ASK&WAIT: Are this statement and its proof correct?

      EX: Are this statement and its proof correct?
          The number of primes is infinite:
          Proof: Suppose that the number of primes is finite; we will
                 get a contradiction.  Denote these primes by
                 p1,p2, ... , pn. Let N = p1*p2*...*pn+1. N is not
                 divisible by any of p1, p2, ..., pn, because it has
                 a remainder of 1 when you divide by any of them.
                 Therefore N is another prime.
                 
ASK&WAIT: Are this statement and its proof correct?

      Def: "p if and only if q" means "p <-> q is a tautology"
           To prove this you have to show that p and q are both true at
           at the same time, and both false at the same time
                 
      EX: Are this statement and its proof correct?
          a*b is rational if and only a and b are rational
          Proof: Suppose a=p/q and b=r/s are rational, i.e. quotients
                 of integers.

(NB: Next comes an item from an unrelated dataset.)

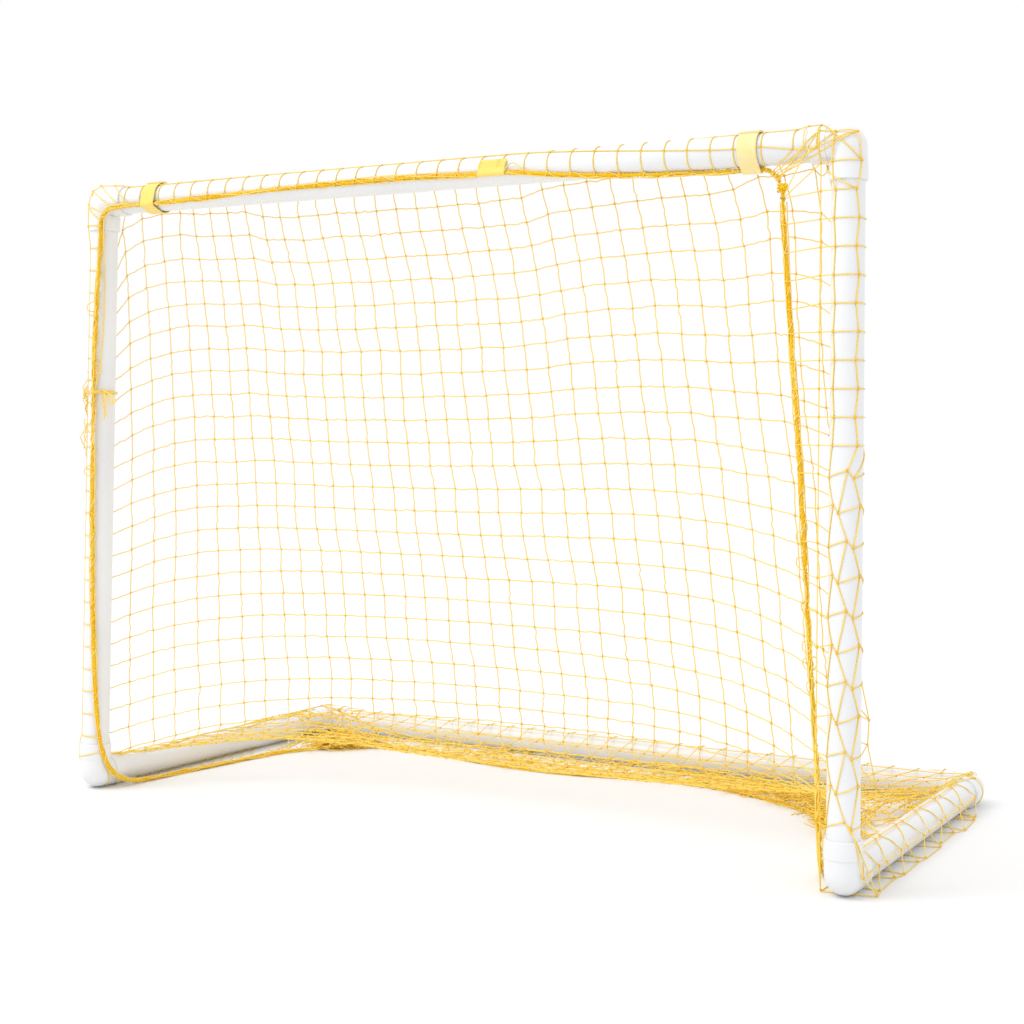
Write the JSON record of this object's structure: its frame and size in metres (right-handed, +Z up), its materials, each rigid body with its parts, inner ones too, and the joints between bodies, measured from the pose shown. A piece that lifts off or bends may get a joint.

Then a*b = (p*r)/(q*s) is rational.

ASK&WAIT: Are this statement and its proof correct?

      Proving "NOT EXIST x such that P(x)" is same as
          "FORALL x NOT P(x)"
      EX: Are following statement and proof correct?
          There is no polynomial p(n) with integer coefficients 
          such that p(n) is prime for all integers n >= 0.
          In other words, there is no simple (polynomial) formula for
          generating primes.
          Proof: instead show "FORALL polynomials p(n), 
                 there is an n >= 0 such that p(n) is not prime":
                Write p(n) = p_(d)*n^d + p_(d-1)*n^(d-1) + ... + p_(1)*n + p_(0)
                           = r(n) + p_(0)
                 If p_(0) = 0, then p(0)=0 is not prime
                 If p_(0) = 1 or -1, then p(0)=1 or -1, so not prime
                 If p_(0) is composite, so is p(0) = p_(0)
                 If p_(0)=q is prime, then q|r(q), so q|p(q)=r(q)+q

ASK&WAIT: Are this statement and its proof correct?